La dernière fois que je l’ai vu, il venait de subir une autre opération. Il était optimiste, mais il n’avait plus de voix. Il avait maigri, il avait l’air fatigué. Ca m’a fait mal. On a encore parlé quelques fois sur Facebook, mais je suis entré dans mon propre tourbillon d’emmerdes de santé. Aujourd’hui, une des infirmières de l’UTA me dit “J’ose à peine vous le demander, mais je sais que vous le connaissiez. Ca fait longtemps qu’on n’a pas vu votre ami Pascal. Il va bien?” La question me taraudait aussi depuis quelques semaines. J’attrape mon ordinateur (je bosse pour passer le temps pendant la chimio). Plus de compte Facebook. Et la recherche Google m’emmène directement sur son éloge funèbre sur la page de son employeur. Pascal nous a quittés sur la pointe des pieds. On ne fera jamais ce lunch, parce qu’il n’est jamais allé mieux, et que j’ai été trop optimiste. Aujourd’hui, je me sens triste, pas seulement parce qu’il n’est plus là, mais aussi parce que je regrette la lâcheté que j’ai eue à ne pas prendre plus souvent de ses nouvelles. J’aurais voulu pouvoir lui dire toute mon affection. Et puis surtout, parce que je ne sais pas ce qui a pu lui passer par la tête. Quand a-t-il appris que c’était foutu? Comment a-t-il réagi. Comment sait-on que c’est foutu, d’ailleurs?

Foutu ou pas?

Bien sûr, il y a les cas où on le sait d’emblée. Les cancers du pancréas, par exemple. On peut s’en sortir, mais c’est loin d’être le plus courant. Les glioblastomes. Je ne vais pas dresser la liste, mais bon, il y a des cancers qui “puent” plus que d’autres. Des stades aussi. Moi avec mon stade IV au moment du diagnostic, on ne peut pas dire que c’était gagné d’emblée. 30% de chances de survie à 5 ans. Je blague toujours en disant “allez, plus qu’un an et demie et c’est bon, je suis tiré d’affaire”. Mais bon, je sais bien que c’est de la blague. La réalité est plus dure. 

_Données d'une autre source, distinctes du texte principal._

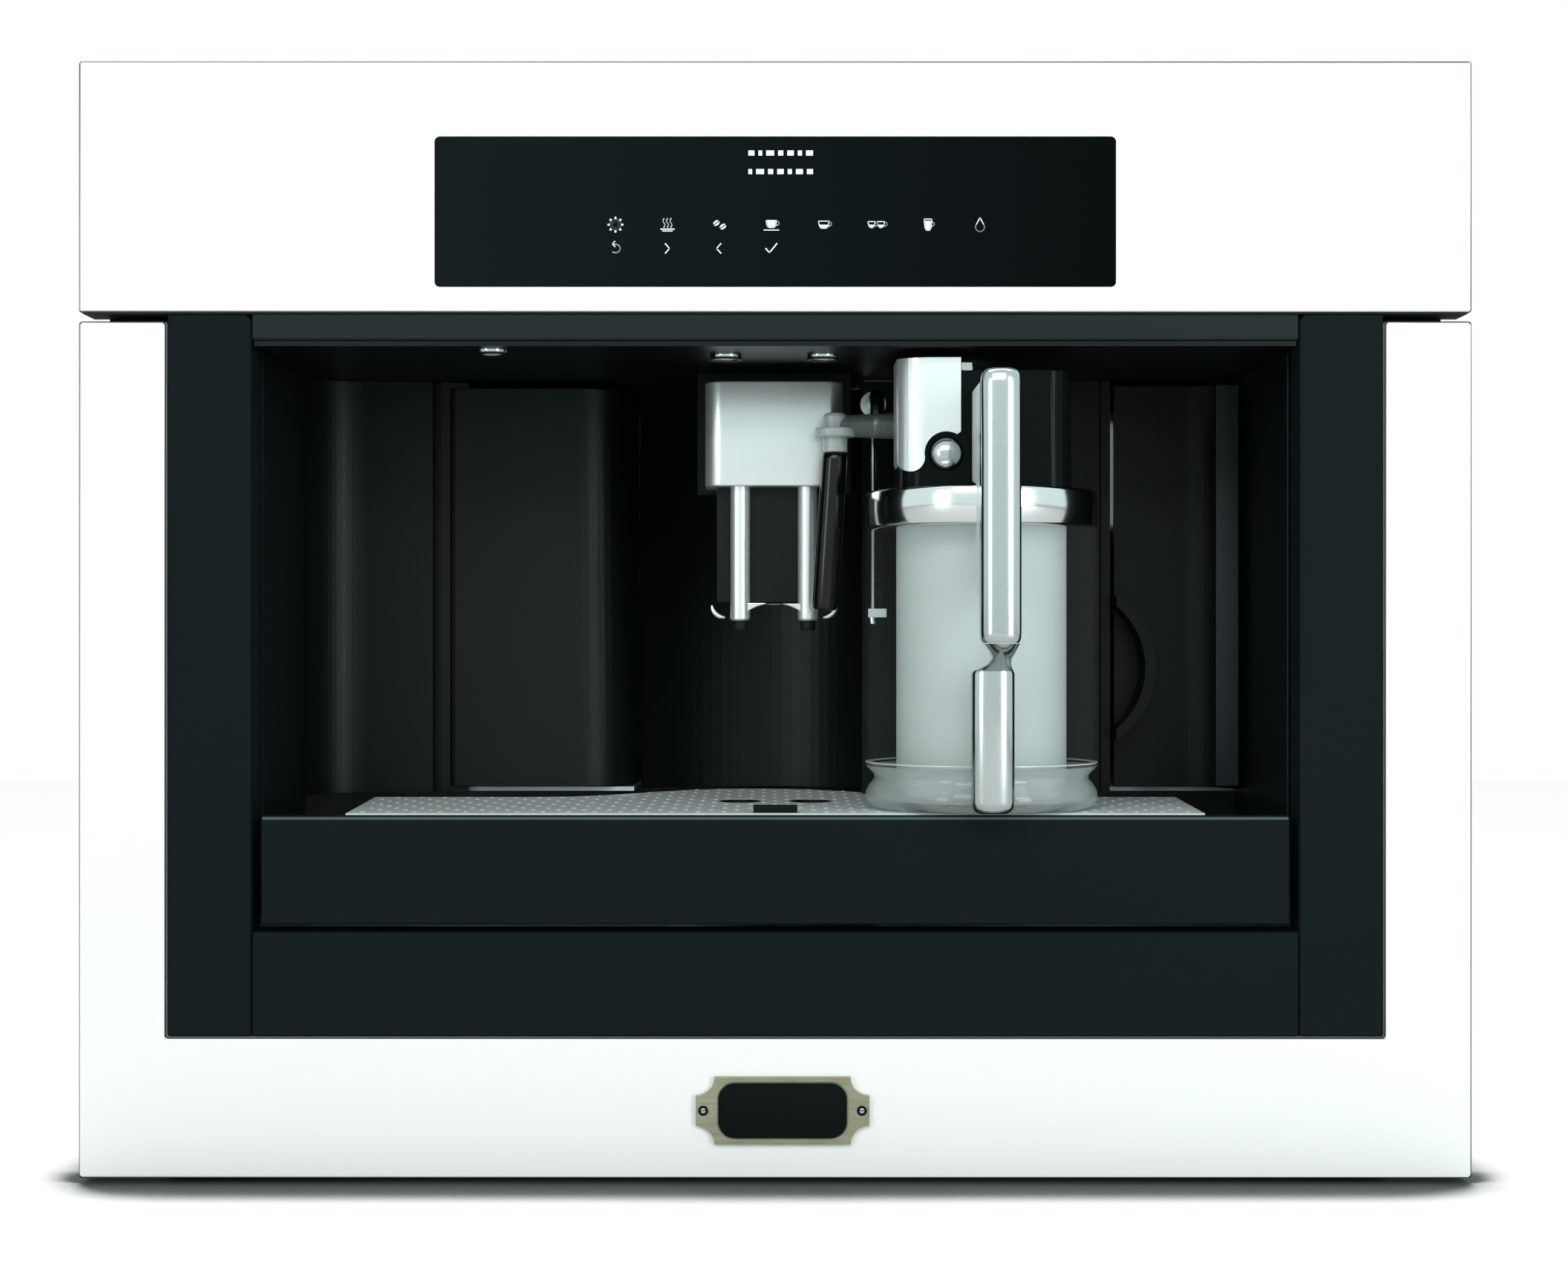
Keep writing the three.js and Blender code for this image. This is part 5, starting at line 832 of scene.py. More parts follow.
# %% Outlet tubes, lip and tips
outlet = Box("spout_tubes")
TUBE_RADIUS = 4.6
TUBE_SPACING = 31.1
TIP_LENGTH = 4.6
LIP_TOP = 249
LIP_HALF = 29.7
tube_y = outlet.y0 + TUBE_RADIUS
tube_low = outlet.z0 + TIP_LENGTH
tubes = []
tips = []
for side in (-1, 1):
    tube_x = outlet.x + side * TUBE_SPACING / 2
    tubes.append(lathe([
        (0, outlet.z1), (TUBE_RADIUS, outlet.z1), (TUBE_RADIUS, tube_low + 0.8),
        (TUBE_RADIUS - 0.6, tube_low), (0, tube_low),
    ], tube_x, tube_y))
    tips.append(lathe([
        (0, tube_low - 0.1), (3.4, tube_low - 0.1), (3.4, outlet.z0 + 0.7),
        (2.9, outlet.z0), (2.1, outlet.z0), (2.1, outlet.z0 + 2), (0, outlet.z0 + 2),
    ], tube_x, tube_y, 32))
ARCH_RISE = 6
arch = []
for i in range(21):
    share = i / 10 - 1
    arch.append((outlet.x + share * TUBE_SPACING / 2,
                 tube_low + 2 + ARCH_RISE * (1 - share ** 2)))
lip_corners = [(arch[0][0] - 3, LIP_TOP), (arch[0][0] - 3, arch[0][1] + 2)]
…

Aujourd’hui, je me suis pris à nouveau une mauvaise nouvelle dans la tronche. Le troisième protocole de chimiothérapie qu’on essaie depuis le début de ma récidive a cessé de fonctionner. Les cellules de mes métastases ont muté et elles sont désormais insensibles à ses arguments. On attaque la quatrième “ligne”. Après ça, il y en a encore une. Et puis c’est le saut dans l’inconnu. 

Alors oui, foutu ou pas, ça commence à se poser comme question. Mon oncologue refuse tout pessimisme. Mais bon, elle refuse tout optimise aussi, donc ça me fait une belle jambe. Et puis elle ne va pas me dire “ouais, bon, c’est niqué, tu peux faire ton testament” (elle ne parle pas comme ça dans la vraie vie hein) alors qu’il reste encore des traitements. 

Mais la question se pose. À partir de quel moment on sait que c’est mort? Quand est-ce qu’on lâche la rampe? Est-ce que ça arrive d’abord dans la tête et puis dans les résultats d’analyse ou l’inverse? Quand est-ce qu’on arrête de se battre. Autant de questions auxquelles je n’ai pas de réponse. Et rien que le fait de les poser me fait peur. 

 

 

P.S. Adieu, Pascal. Si il y a quelque chose après la mort, je te promets de t’y chercher. Et quand je t’aurai trouvé, on ira dans un bar cosy de l’au-delà pour boire un “half en half”, comme au bon vieux temps de notre insouciance.